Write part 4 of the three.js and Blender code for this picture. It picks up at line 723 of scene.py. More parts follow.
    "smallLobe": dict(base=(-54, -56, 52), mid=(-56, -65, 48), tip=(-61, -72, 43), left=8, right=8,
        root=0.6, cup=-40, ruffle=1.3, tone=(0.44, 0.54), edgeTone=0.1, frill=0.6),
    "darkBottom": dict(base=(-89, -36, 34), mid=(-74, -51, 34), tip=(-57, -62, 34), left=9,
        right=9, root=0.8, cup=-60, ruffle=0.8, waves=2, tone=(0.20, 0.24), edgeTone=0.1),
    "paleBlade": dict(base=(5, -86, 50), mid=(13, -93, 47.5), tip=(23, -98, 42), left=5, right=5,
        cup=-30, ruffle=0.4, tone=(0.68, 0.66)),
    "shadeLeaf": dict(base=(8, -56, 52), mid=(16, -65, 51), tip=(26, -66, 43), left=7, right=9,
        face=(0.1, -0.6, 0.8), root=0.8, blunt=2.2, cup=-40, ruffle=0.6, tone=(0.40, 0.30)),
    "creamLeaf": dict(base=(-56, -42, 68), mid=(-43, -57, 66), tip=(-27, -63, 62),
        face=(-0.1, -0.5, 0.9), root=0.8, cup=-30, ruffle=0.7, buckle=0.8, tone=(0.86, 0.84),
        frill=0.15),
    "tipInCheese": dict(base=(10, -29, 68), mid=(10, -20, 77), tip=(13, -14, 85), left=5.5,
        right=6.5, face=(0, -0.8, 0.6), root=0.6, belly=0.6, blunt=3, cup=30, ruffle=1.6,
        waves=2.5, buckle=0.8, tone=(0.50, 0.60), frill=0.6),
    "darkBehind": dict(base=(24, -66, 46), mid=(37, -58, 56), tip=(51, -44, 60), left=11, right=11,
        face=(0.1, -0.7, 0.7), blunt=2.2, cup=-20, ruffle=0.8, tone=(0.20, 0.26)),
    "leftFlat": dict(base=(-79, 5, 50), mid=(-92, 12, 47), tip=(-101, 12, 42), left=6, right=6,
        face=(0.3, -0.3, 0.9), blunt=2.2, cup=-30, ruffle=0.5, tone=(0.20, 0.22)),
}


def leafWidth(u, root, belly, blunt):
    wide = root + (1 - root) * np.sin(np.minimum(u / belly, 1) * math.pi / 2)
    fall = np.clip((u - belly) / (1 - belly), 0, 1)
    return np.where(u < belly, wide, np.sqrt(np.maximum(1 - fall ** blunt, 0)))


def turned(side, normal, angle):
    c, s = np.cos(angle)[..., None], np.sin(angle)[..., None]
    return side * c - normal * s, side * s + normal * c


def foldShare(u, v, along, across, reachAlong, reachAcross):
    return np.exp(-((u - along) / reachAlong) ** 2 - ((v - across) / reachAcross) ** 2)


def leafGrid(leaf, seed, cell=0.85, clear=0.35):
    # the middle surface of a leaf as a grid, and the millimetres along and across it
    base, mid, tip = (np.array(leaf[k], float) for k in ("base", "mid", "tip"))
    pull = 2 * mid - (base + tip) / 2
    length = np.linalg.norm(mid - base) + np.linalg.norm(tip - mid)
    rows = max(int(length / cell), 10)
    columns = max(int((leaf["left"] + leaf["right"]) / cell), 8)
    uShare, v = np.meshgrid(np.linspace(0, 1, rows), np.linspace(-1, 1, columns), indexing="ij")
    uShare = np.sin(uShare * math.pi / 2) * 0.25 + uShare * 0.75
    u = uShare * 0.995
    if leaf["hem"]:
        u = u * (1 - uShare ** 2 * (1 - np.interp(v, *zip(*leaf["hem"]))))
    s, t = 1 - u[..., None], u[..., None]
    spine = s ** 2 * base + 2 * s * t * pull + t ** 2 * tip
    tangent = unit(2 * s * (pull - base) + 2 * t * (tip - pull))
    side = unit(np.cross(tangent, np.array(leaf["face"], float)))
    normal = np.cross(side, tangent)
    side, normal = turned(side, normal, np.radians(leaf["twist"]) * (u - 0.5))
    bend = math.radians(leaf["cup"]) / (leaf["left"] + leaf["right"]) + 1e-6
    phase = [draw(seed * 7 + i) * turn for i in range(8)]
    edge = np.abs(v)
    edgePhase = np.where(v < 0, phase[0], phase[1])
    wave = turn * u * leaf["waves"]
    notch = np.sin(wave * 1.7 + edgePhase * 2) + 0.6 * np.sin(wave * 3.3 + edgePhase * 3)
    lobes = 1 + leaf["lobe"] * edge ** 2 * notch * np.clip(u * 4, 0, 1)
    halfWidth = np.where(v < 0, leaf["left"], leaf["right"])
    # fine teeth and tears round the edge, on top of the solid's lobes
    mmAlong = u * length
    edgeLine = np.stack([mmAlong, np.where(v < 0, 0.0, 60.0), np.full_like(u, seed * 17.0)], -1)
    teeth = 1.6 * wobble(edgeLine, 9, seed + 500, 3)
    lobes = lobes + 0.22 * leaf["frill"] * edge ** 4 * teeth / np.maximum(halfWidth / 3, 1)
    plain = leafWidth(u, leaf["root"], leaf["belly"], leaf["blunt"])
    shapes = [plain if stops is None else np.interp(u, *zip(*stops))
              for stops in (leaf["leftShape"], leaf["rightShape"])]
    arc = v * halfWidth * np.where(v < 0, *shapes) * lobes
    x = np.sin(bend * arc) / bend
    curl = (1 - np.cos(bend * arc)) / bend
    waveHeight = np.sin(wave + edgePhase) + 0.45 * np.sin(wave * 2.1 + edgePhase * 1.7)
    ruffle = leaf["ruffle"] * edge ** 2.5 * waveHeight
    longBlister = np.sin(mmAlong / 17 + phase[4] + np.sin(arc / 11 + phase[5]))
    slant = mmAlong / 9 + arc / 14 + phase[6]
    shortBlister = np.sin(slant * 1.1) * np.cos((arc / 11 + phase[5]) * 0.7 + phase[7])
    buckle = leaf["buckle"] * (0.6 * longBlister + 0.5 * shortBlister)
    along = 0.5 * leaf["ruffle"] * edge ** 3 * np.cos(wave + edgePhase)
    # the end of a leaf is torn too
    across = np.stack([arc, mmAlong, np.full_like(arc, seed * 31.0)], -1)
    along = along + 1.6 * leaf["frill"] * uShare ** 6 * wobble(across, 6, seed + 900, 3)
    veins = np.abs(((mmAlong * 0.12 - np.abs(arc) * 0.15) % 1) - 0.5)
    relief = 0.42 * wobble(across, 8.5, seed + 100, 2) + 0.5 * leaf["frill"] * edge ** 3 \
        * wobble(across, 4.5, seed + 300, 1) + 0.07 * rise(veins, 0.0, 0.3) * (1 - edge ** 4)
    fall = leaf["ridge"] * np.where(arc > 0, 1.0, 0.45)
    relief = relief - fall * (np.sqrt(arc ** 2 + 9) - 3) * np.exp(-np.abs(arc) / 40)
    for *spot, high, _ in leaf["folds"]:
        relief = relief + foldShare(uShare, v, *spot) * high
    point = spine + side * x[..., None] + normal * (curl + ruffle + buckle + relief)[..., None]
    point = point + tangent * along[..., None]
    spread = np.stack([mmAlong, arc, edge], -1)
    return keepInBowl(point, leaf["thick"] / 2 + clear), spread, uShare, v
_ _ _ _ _
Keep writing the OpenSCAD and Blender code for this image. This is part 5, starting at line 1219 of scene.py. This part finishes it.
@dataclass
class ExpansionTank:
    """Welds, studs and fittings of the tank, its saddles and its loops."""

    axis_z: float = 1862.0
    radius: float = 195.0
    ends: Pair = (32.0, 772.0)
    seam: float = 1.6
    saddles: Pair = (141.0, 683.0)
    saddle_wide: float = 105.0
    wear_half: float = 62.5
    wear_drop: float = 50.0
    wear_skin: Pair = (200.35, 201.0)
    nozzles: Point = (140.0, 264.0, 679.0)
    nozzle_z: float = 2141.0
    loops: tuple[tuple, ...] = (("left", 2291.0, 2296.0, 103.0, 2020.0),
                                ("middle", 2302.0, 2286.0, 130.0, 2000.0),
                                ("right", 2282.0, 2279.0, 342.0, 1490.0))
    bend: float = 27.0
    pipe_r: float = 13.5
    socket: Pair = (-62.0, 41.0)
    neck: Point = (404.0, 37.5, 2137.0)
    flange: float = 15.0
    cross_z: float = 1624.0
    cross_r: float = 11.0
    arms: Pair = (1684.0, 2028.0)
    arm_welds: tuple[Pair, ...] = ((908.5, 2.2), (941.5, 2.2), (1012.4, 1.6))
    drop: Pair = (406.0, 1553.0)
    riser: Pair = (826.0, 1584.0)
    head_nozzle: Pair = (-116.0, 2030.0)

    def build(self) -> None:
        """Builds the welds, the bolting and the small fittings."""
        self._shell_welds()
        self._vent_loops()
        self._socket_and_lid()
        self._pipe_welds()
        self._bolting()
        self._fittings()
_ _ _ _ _
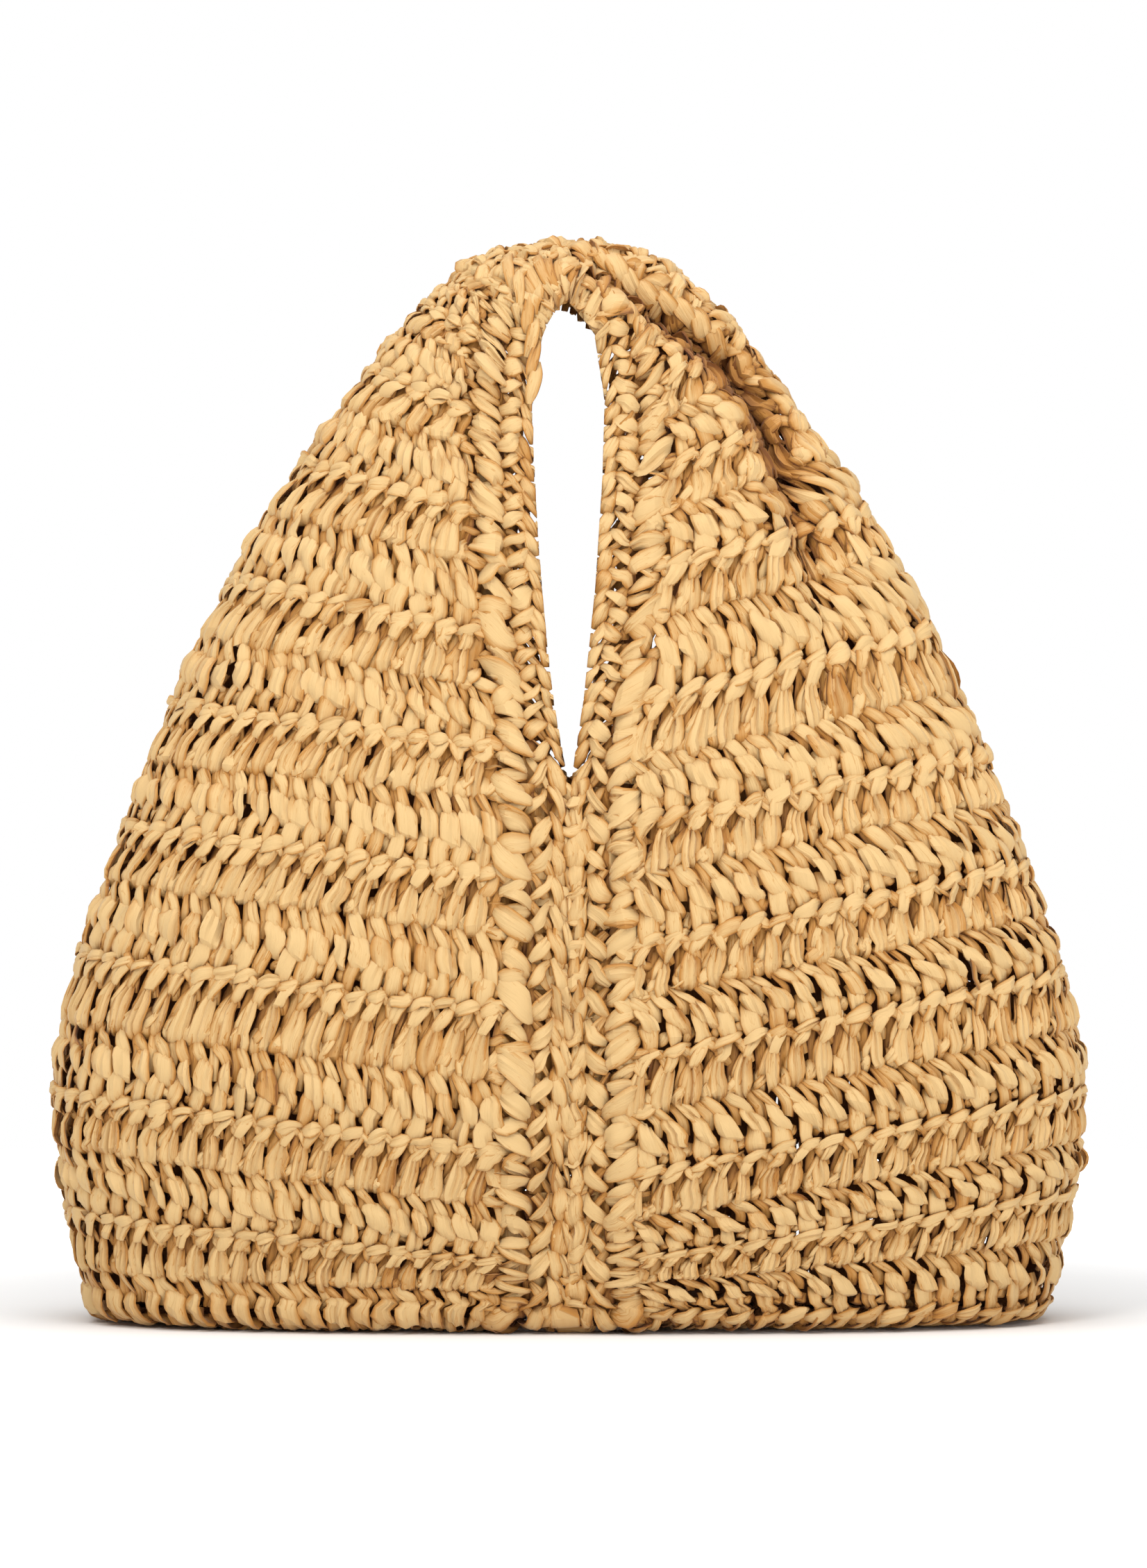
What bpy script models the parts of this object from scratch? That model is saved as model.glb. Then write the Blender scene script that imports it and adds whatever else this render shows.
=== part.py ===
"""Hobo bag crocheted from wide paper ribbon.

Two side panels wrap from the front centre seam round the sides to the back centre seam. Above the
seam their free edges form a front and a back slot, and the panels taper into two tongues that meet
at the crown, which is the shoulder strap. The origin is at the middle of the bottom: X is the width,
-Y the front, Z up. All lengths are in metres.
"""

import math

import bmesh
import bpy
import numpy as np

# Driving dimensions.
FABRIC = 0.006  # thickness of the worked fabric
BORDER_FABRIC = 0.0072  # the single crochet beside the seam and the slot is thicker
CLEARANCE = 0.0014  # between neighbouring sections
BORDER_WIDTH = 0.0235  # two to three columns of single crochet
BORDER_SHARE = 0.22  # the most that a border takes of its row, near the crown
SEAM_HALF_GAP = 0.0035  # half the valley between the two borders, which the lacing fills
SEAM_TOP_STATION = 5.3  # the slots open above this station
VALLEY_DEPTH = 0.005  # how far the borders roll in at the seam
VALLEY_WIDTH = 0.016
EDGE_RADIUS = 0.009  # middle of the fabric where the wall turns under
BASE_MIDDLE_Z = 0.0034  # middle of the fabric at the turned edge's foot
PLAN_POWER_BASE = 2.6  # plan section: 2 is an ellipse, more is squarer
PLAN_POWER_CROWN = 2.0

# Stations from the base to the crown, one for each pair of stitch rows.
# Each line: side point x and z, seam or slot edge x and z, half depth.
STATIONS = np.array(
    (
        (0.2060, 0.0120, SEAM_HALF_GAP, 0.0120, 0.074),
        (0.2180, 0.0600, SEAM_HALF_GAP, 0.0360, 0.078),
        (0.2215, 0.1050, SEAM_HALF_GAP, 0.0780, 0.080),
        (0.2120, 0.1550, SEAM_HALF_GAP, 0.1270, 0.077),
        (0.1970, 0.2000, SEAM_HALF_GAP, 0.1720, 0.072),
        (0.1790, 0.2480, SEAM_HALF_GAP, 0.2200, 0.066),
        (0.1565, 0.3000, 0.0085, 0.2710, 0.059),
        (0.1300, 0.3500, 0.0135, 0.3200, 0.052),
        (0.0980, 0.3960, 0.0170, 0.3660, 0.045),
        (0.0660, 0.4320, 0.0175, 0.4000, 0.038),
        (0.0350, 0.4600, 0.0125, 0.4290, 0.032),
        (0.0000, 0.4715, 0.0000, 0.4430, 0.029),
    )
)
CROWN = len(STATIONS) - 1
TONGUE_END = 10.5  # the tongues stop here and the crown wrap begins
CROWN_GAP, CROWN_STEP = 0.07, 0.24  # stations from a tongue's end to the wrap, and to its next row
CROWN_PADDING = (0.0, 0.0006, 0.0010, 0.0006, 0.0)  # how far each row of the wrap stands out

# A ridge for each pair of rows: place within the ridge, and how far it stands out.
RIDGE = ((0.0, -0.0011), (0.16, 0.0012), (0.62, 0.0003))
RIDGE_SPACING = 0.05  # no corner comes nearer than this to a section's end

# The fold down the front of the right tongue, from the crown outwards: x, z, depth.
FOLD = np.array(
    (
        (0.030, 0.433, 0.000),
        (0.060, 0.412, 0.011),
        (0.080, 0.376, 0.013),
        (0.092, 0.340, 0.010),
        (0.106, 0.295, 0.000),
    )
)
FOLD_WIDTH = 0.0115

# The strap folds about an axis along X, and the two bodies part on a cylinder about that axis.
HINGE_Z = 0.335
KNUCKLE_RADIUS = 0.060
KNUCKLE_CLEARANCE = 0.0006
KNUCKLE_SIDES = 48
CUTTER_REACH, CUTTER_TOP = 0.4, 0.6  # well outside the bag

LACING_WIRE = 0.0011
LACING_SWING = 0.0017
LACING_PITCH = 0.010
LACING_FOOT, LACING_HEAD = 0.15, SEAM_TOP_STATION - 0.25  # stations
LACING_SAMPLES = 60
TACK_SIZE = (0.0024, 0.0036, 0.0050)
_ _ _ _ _
- _Given exercise_:
Take the listing above and repeat exactly the lines from the one containing "What bpy script" through the one containing "import numpy as np", both included.

- _Response for this exercise_:
What bpy script models the parts of this object from scratch? That model is saved as model.glb. Then write the Blender scene script that imports it and adds whatever else this render shows.
=== part.py ===
"""Hobo bag crocheted from wide paper ribbon.

Two side panels wrap from the front centre seam round the sides to the back centre seam. Above the
seam their free edges form a front and a back slot, and the panels taper into two tongues that meet
at the crown, which is the shoulder strap. The origin is at the middle of the bottom: X is the width,
-Y the front, Z up. All lengths are in metres.
"""

import math

import bmesh
import bpy
import numpy as np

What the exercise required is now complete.